On January 17, 2007, over a decade after T-Bones's Saturday Night Live debut, Comedy Central premiered The Naked Trucker and T-Bones Show. While a number of movies have been based on SNL characters, this was an extremely rare case of one getting its own TV series. In contrast to his barbershop position on SNL, T-Bones was now portrayed as a freeloading drifter and con artist alongside his counterpart, Naked Trucker, who usually served as the more sensible straight man. He also claimed to have had experience as a carny and was frequently seen in promotional photos with an American flag draped over his shoulder as a sign of his patriotism. Between performing in front of a live studio audience, the team presented pre-taped sketches showing them getting in trouble with the law or incidents with hitchhikers they picked up off the highway.

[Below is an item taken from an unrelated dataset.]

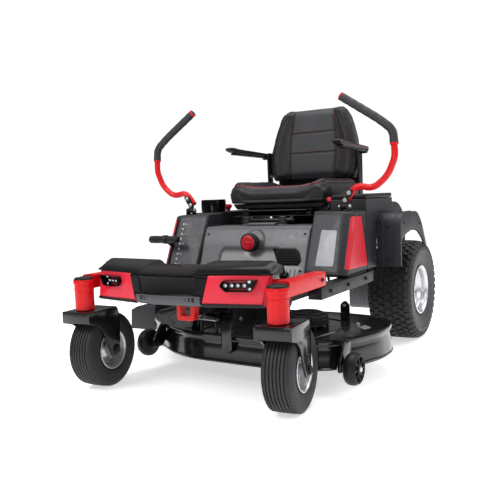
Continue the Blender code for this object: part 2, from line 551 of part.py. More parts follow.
piece("seat_cushion", hull([(s * 0.215, 0.037, 0.660) for s in (-1, 1)] + [(s * 0.240, 0.075, 0.735) for s in (-1, 1)] + [(s * 0.205, 0.040, 0.742) for s in (-1, 1)]
                           + [(s * 0.238, 0.360, 0.745) for s in (-1, 1)] + [(s * 0.215, 0.460, 0.745) for s in (-1, 1)] + [(s * 0.218, 0.460, 0.6565) for s in (-1, 1)] + [(s * 0.2250, 0.424, 0.735) for s in (-1, 1)]
                           + [(s * 0.225, 0.060, 0.6565) for s in (-1, 1)] + [(s * 0.17, 0.060, 0.752) for s in (-1, 1)] + [(s * 0.17, 0.400, 0.752) for s in (-1, 1)]), "vinyl")
piece("seat_back", hull([(s * w, lean(z) + d, z) for s in (-1, 1) for w, z, d in
                         ((0.195, 0.7535, 0.010), (0.205, 0.7535, 0.074), (0.2275, 0.836, 0.020), (0.2275, 0.836, 0.060), (0.205, 0.980, 0.004), (0.205, 0.980, 0.074),
                          (0.185, 0.800, 0.000), (0.165, 1.070, 0.004), (0.150, 1.094, 0.020), (0.150, 1.094, 0.056), (0.165, 1.070, 0.074))]), "vinyl")


def armrest():
    pad = hull([(x, y, z) for x in (0.2395, 0.282) for y, z in ((0.107, 0.890), (0.107, 0.914), (0.150, 0.908), (0.455, 0.896), (0.455, 0.872), (0.150, 0.878))])
    boss = rod(0.016, "X", (0, *ARM_PIVOT), 0.2388, 0.275, 16)
    return join(pad, boss)


for side, flip, s in (("left", lambda b: b, 1), ("right", mirrored, -1)):
    piece("armrest_" + side, flip(armrest()), "vinyl", (s * 0.260, *ARM_PIVOT))

# ---------------------------------------------------------------- controls
piece("fuel_cap", turn([(0, -0.196), (0.031, -0.196), (0.0375, -0.190), (0.0375, -0.164), (0.0262, -0.164), (0.0262, -0.182), (0, -0.182)], "Y", (0, 0, CAP_Z), 20), "gloss_black",
      (0, -0.18, CAP_Z))

grip_y, grip_z = -0.215, 0.520
bar = prism([(HEIGHT_PIVOT[0] + 0.007, HEIGHT_PIVOT[1] - 0.005), (HEIGHT_PIVOT[0] + 0.001, HEIGHT_PIVOT[1] + 0.0085), (grip_y + 0.005, grip_z + 0.006),
             (grip_y - 0.003, grip_z - 0.008), (HEIGHT_PIVOT[0] - 0.008, HEIGHT_PIVOT[1] - 0.0085)], "X", -0.3945, -0.3885)
handle = rod(0.0155, "X", (0, grip_y, grip_z), -0.472, -0.322, 16)
collar = rod(0.0185, "X", (0, grip_y, grip_z), -0.402, -0.380, 16)
piece("height_lever", join(bar, handle, collar), "frame_black", (-0.391, *HEIGHT_PIVOT))

stalk = prism([(PEDAL_PIVOT[0] - 0.010, PEDAL_PIVOT[1]), (PEDAL_PIVOT[0] + 0.008, PEDAL_PIVOT[1] - 0.006), (PEDAL_PIVOT[0] + 0.010, PEDAL_PIVOT[1] + 0.006), (-0.296, 0.496), (-0.310, 0.494)],
              "X", 0.176, 0.190)
pad = moved(prism([(0.186, -0.018), (0.202, -0.034), (0.272, -0.034), (0.286, -0.018), (0.286, 0.018), (0.272, 0.034), (0.202, 0.034), (0.186, 0.018)], "Y", -0.006, 0.006),
            Matrix.Translation((0, -0.306, 0.464)) @ Matrix.Rotation(0.28, 4, "X"))
hub = rod(0.013, "X", (0, *PEDAL_PIVOT), 0.170, 0.200, 16)
piece("lift_pedal", join(stalk, pad, hub), "frame_black", (0.183, *PEDAL_PIVOT))

piece("throttle_lever", join(rod(0.009, "X", (0, -0.075, 0.634), 0.300, 0.308, 12), prism([(-0.0775, 0.634), (-0.0725, 0.634), (-0.0725, 0.662), (-0.0775, 0.662)], "X", 0.302, 0.306),
                             rod(0.008, "Z", (0.304, -0.075, 0), 0.656, 0.674, 12)), "frame_black", (0.304, -0.075, 0.634))
piece("blade_knob", turn([(0, 0.6225), (0.010, 0.6225), (0.010, 0.632), (0.018, 0.640), (0.018, 0.652), (0.013, 0.656), (0, 0.656)], "Z", (-0.350, 0.230, 0), 20), "panel_red")
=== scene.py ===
"""Looks of the zero turn mower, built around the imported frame. Metres, +Z up, front of the machine towards -Y.
Pieces are written about the machine's own centre plane and moved into the frame by SHIFT."""
import math

import bmesh
import bpy
import numpy as np
from mathutils import Matrix, Vector
from mathutils.bvhtree import BVHTree


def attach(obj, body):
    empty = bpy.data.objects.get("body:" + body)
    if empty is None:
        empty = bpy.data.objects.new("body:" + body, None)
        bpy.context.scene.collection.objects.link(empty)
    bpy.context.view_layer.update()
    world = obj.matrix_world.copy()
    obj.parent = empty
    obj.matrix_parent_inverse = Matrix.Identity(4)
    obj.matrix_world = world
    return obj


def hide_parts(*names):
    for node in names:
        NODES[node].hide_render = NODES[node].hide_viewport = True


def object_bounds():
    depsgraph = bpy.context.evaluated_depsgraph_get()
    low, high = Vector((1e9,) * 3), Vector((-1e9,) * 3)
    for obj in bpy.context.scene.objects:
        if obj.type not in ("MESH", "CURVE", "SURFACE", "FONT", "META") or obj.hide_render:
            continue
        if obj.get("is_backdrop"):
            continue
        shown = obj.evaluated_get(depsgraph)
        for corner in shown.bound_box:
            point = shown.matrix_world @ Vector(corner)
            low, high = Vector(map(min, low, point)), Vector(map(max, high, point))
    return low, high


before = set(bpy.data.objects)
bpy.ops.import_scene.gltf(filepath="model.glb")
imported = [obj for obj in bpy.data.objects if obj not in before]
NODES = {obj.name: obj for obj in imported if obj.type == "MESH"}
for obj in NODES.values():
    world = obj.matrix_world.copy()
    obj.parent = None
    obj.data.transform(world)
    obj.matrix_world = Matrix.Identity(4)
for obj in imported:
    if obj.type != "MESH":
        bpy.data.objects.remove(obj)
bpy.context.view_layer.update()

SHIFT = Vector((0.0676, -0.1572, 0.0))
SIDES = (("left", 1), ("right", -1))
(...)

The series lasted only eight episodes to mixed reviews.

==Film in development==
Following the release of Naked Trucker and T-Bones: Live at the Troubador in March 2007, Koechner revealed that he has a T-Bones film in development.
Will Ferrell and Adam McKay's Gary Sanchez Productions will produce the film through Paramount Vantage. Koechner is currently working on the film with screenwriter/producer Norm Hiscock, who was a writer for The Naked Trucker and T-Bones Show, in addition to past work on Saturday Night Live, The Kids in the Hall, and King of the Hill.